STORED DATA =>
--- Begin ---
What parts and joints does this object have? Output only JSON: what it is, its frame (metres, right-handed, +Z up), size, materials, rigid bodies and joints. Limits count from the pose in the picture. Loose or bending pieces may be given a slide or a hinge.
--- End ---
--- Begin ---
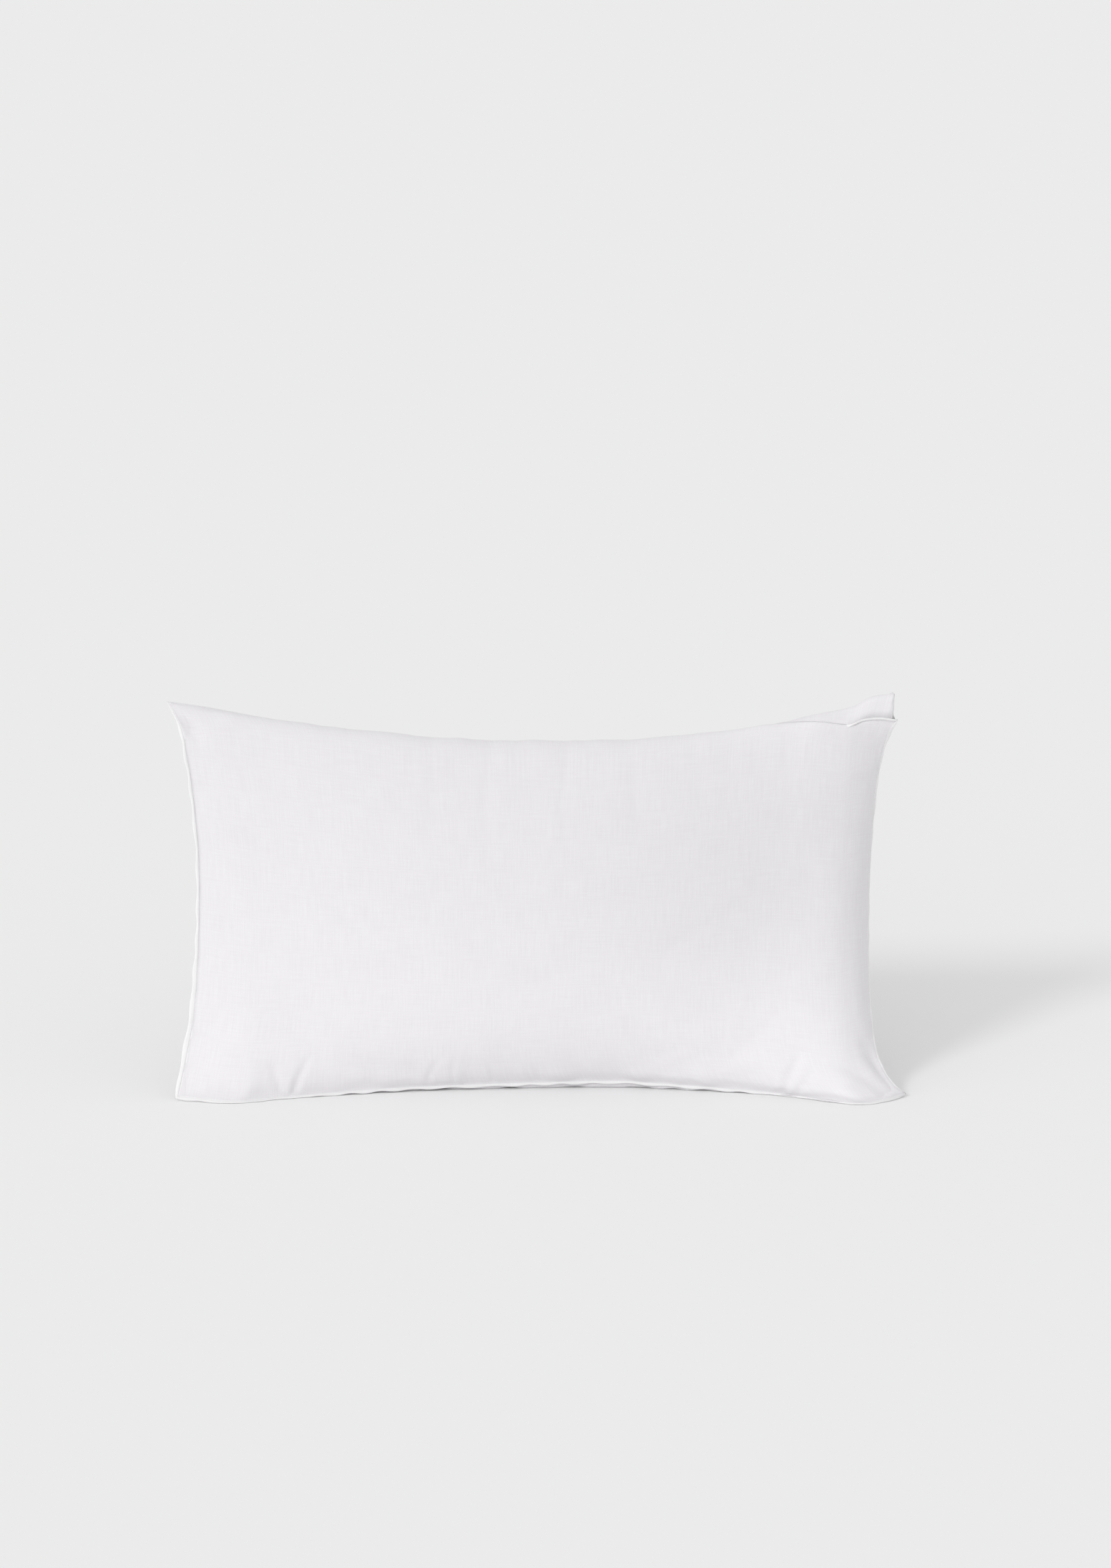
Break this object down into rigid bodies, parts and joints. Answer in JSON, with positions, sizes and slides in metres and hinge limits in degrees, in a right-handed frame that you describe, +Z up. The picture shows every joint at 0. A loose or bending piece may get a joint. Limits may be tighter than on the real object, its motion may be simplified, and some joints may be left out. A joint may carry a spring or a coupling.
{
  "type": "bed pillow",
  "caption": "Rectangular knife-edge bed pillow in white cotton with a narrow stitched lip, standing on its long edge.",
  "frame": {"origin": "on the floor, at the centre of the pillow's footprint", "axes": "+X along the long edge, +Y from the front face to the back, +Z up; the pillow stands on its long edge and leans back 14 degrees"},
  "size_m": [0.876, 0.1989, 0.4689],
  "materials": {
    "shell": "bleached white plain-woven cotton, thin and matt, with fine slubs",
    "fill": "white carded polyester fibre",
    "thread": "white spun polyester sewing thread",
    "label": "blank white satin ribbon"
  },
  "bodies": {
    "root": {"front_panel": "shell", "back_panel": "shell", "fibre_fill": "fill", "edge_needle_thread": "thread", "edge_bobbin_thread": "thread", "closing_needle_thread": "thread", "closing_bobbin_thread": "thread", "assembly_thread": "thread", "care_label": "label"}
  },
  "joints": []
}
--- End ---
--- Begin ---
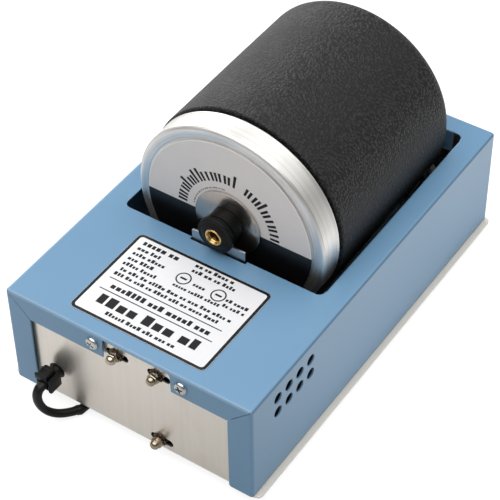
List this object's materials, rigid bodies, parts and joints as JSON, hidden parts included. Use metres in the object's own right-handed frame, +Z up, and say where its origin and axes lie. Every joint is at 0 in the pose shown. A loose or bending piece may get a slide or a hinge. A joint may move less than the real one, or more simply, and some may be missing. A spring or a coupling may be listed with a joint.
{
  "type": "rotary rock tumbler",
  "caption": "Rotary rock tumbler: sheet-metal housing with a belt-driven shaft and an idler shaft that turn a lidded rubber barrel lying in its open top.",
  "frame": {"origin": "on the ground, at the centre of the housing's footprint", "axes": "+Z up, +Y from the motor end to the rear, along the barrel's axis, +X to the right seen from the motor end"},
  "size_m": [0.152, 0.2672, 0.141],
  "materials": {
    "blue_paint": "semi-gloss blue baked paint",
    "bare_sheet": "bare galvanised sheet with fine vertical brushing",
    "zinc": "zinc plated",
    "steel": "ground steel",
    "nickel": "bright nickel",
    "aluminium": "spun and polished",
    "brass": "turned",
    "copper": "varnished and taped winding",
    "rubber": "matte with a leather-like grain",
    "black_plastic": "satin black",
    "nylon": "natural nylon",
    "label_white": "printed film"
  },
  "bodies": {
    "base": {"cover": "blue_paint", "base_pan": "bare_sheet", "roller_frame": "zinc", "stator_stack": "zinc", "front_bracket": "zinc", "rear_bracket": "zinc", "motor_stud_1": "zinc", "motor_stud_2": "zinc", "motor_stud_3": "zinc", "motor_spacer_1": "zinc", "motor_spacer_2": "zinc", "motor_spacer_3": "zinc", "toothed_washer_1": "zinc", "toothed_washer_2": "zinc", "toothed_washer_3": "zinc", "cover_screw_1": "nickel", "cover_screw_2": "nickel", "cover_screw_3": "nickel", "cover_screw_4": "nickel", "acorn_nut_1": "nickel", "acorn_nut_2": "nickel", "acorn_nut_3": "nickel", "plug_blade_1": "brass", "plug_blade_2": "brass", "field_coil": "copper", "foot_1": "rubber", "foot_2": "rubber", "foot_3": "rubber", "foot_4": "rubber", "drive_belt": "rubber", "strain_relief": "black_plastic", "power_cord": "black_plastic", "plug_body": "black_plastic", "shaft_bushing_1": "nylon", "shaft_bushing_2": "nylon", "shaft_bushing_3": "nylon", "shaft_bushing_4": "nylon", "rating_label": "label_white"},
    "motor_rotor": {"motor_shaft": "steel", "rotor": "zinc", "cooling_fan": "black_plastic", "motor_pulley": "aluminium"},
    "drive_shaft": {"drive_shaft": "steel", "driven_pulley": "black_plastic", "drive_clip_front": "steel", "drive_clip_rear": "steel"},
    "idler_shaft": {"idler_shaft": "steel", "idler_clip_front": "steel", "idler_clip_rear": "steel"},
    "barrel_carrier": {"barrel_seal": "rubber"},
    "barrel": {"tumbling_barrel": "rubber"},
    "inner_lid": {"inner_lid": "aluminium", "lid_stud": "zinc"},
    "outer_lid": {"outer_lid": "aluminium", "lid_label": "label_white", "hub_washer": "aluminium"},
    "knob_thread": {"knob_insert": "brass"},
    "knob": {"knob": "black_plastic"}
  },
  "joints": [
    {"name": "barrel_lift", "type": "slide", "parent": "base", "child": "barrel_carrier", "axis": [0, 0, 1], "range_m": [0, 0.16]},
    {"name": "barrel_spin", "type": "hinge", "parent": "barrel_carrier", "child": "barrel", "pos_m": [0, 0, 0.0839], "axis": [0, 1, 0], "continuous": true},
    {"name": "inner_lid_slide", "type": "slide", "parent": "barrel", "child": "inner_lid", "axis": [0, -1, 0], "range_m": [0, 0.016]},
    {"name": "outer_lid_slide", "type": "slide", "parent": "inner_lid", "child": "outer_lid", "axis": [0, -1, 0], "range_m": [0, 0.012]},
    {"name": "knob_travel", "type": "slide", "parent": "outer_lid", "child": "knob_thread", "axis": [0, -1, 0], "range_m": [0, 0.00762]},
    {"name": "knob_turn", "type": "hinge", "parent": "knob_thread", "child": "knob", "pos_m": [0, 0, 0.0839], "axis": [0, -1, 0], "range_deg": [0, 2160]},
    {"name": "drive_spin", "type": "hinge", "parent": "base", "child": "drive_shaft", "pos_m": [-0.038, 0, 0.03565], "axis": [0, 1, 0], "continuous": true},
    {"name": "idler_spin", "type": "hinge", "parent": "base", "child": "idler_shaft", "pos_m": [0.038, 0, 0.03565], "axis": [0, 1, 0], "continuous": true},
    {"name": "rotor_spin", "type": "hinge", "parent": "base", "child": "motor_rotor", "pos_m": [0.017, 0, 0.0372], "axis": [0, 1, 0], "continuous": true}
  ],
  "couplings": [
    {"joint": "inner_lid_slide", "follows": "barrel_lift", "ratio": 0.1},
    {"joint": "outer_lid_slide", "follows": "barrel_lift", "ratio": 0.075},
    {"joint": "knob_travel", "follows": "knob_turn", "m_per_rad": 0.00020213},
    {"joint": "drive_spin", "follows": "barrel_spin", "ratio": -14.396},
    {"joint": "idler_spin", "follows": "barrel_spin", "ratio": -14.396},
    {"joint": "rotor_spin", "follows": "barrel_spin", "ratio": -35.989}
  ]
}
--- End ---
WORK INSTRUCTIONS => Identify and list each line with the word "bending".

FULL SOLUTION =>
What parts and joints does this object have? Output only JSON: what it is, its frame (metres, right-handed, +Z up), size, materials, rigid bodies and joints. Limits count from the pose in the picture. Loose or bending pieces may be given a slide or a hinge.
Break this object down into rigid bodies, parts and joints. Answer in JSON, with positions, sizes and slides in metres and hinge limits in degrees, in a right-handed frame that you describe, +Z up. The picture shows every joint at 0. A loose or bending piece may get a joint. Limits may be tighter than on the real object, its motion may be simplified, and some joints may be left out. A joint may carry a spring or a coupling.
List this object's materials, rigid bodies, parts and joints as JSON, hidden parts included. Use metres in the object's own right-handed frame, +Z up, and say where its origin and axes lie. Every joint is at 0 in the pose shown. A loose or bending piece may get a slide or a hinge. A joint may move less than the real one, or more simply, and some may be missing. A spring or a coupling may be listed with a joint.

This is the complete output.